------ Stored data ------
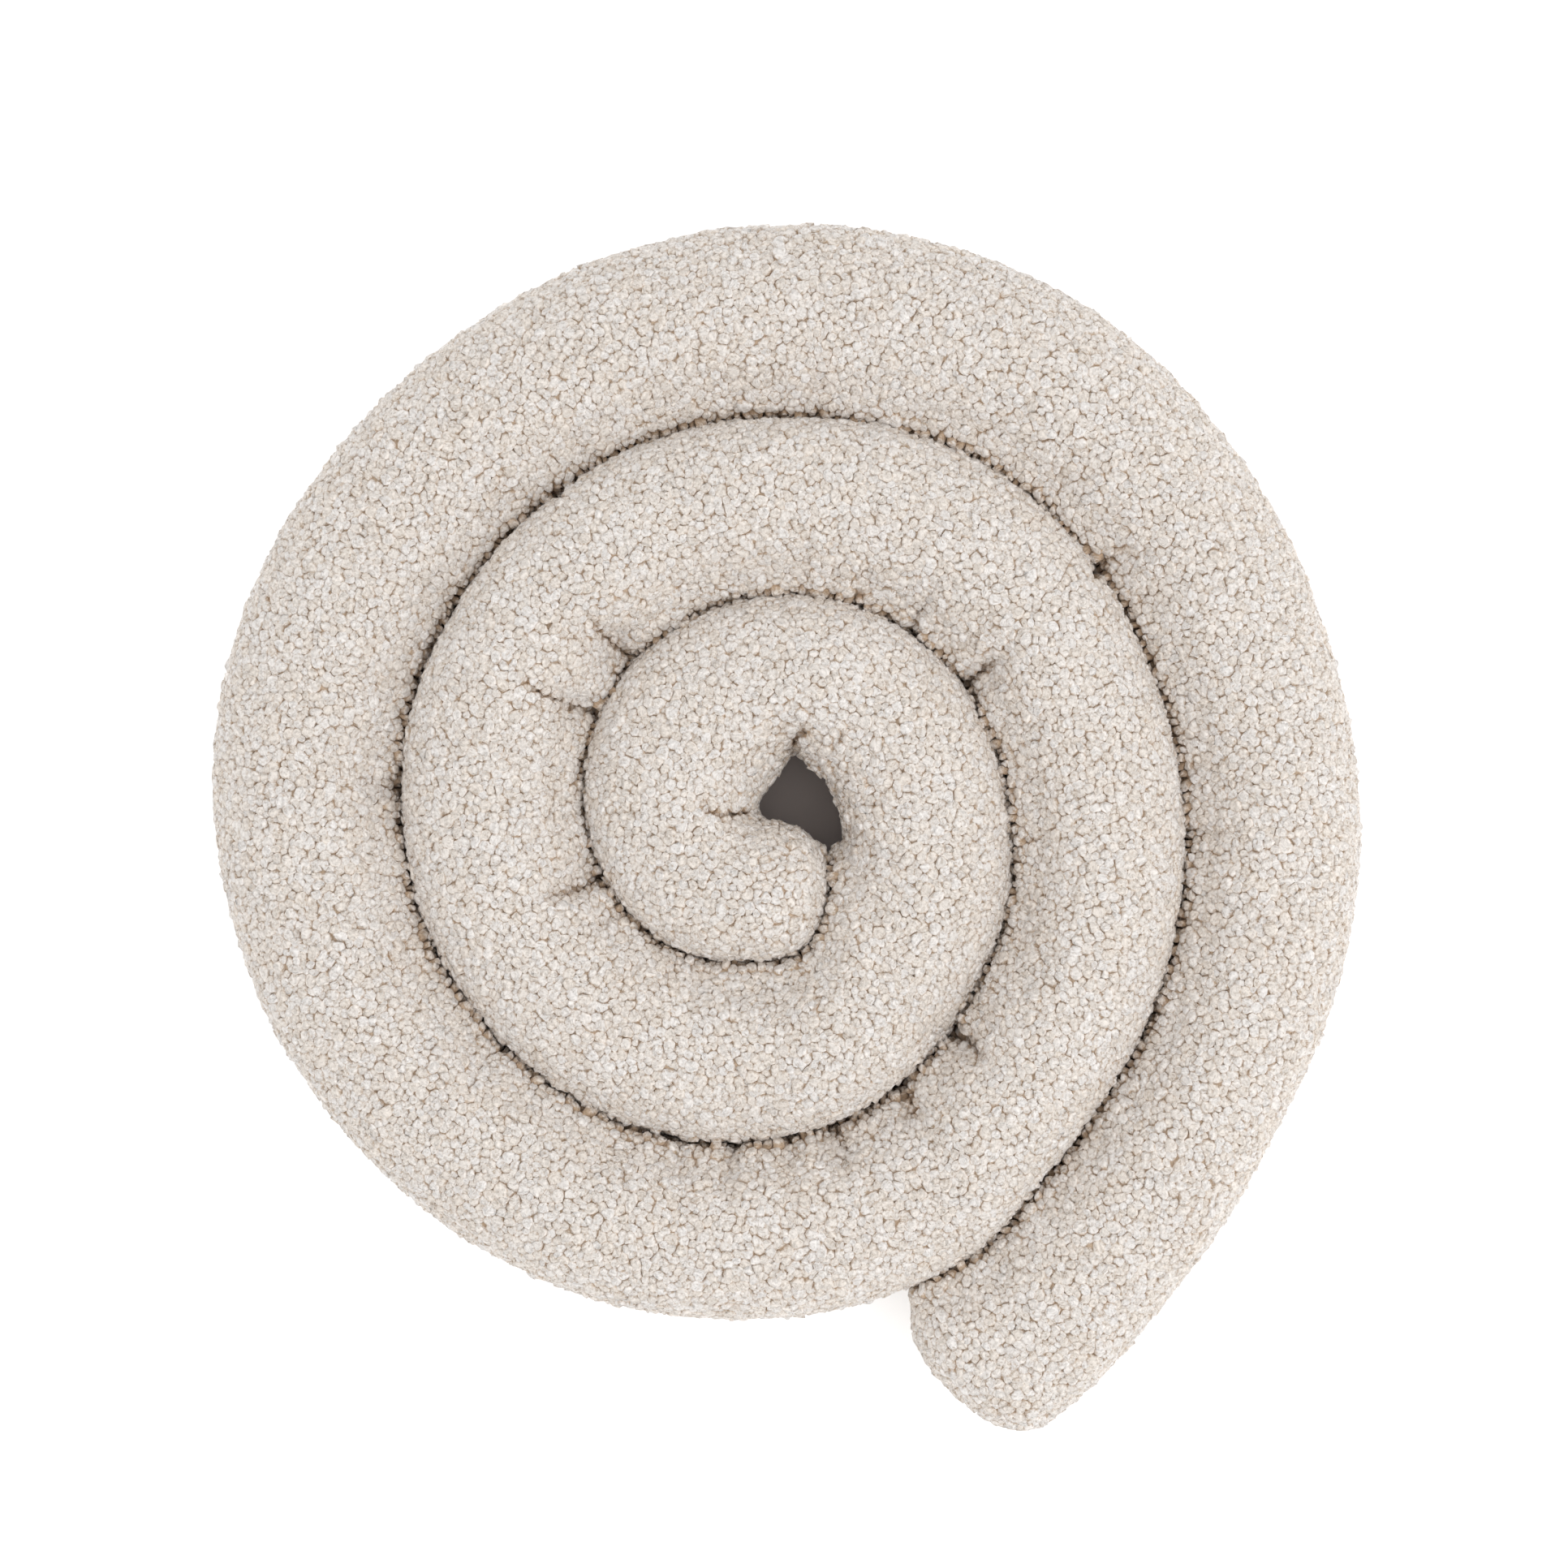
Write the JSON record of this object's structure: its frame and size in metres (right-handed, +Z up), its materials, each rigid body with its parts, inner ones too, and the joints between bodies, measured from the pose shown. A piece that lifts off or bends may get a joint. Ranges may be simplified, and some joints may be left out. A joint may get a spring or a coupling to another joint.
{
  "type": "bed bumper snake",
  "caption": "Long round filled cot bumper in curly cream pile cloth, with rounded closed ends, coiled flat into a loose spiral that lies on its underside.",
  "frame": {"origin": "middle of the coil's bounding box, on the surface that it lies on", "axes": "+Z up through the coil's open middle, +Y along the coil's longer side and away from the free end, +X to the right when seen from above"},
  "size_m": [0.7254, 0.7652, 0.1117],
  "materials": {
    "curly_cloth": "matt cream curled pile of small round tufts over a tan backing"
  },
  "bodies": {
    "root": {"snake": "curly_cloth"}
  },
  "joints": []
}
------
Copy the material above back out, exactly as written.

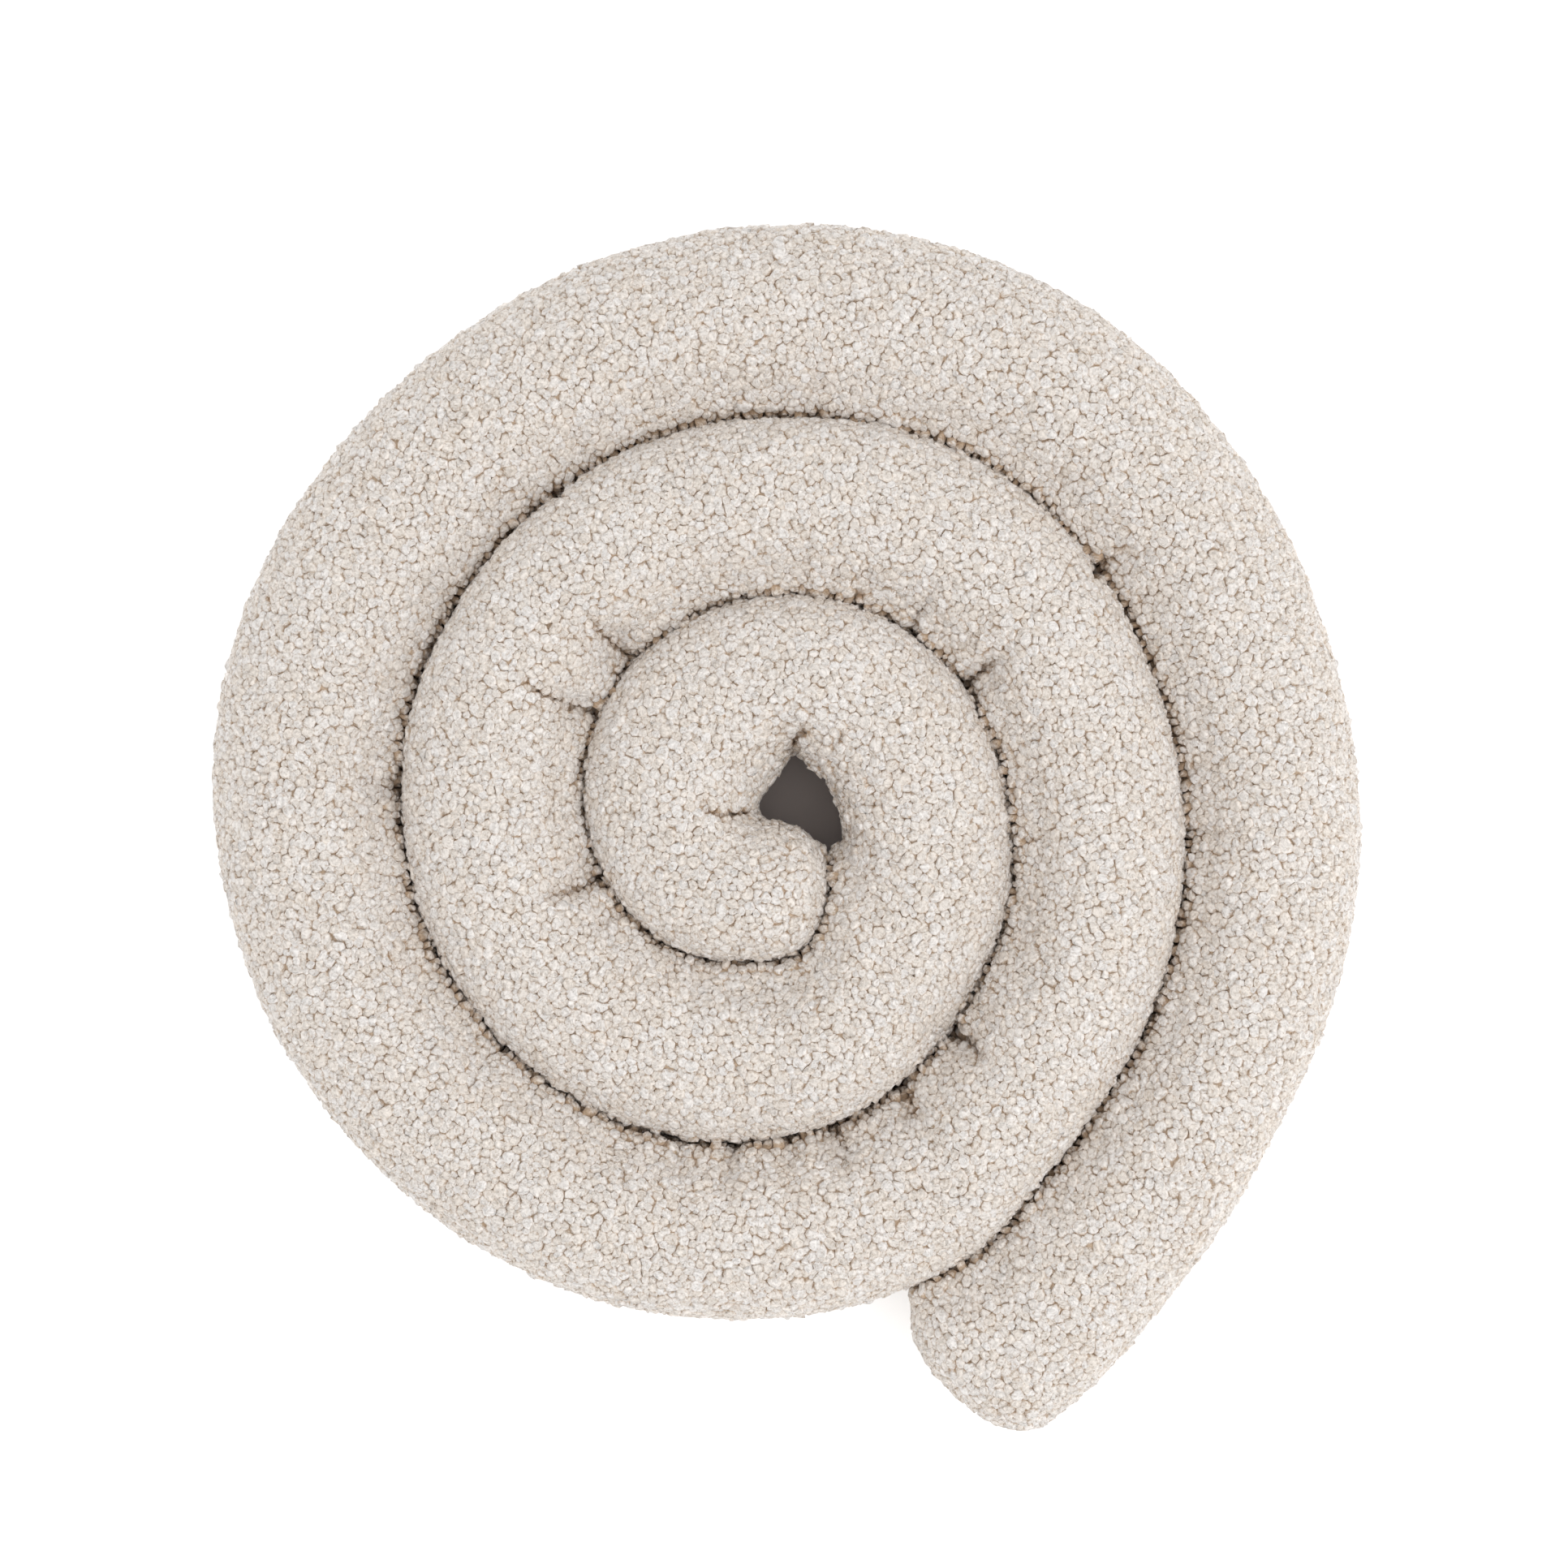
Write the JSON record of this object's structure: its frame and size in metres (right-handed, +Z up), its materials, each rigid body with its parts, inner ones too, and the joints between bodies, measured from the pose shown. A piece that lifts off or bends may get a joint. Ranges may be simplified, and some joints may be left out. A joint may get a spring or a coupling to another joint.
{
  "type": "bed bumper snake",
  "caption": "Long round filled cot bumper in curly cream pile cloth, with rounded closed ends, coiled flat into a loose spiral that lies on its underside.",
  "frame": {"origin": "middle of the coil's bounding box, on the surface that it lies on", "axes": "+Z up through the coil's open middle, +Y along the coil's longer side and away from the free end, +X to the right when seen from above"},
  "size_m": [0.7254, 0.7652, 0.1117],
  "materials": {
    "curly_cloth": "matt cream curled pile of small round tufts over a tan backing"
  },
  "bodies": {
    "root": {"snake": "curly_cloth"}
  },
  "joints": []
}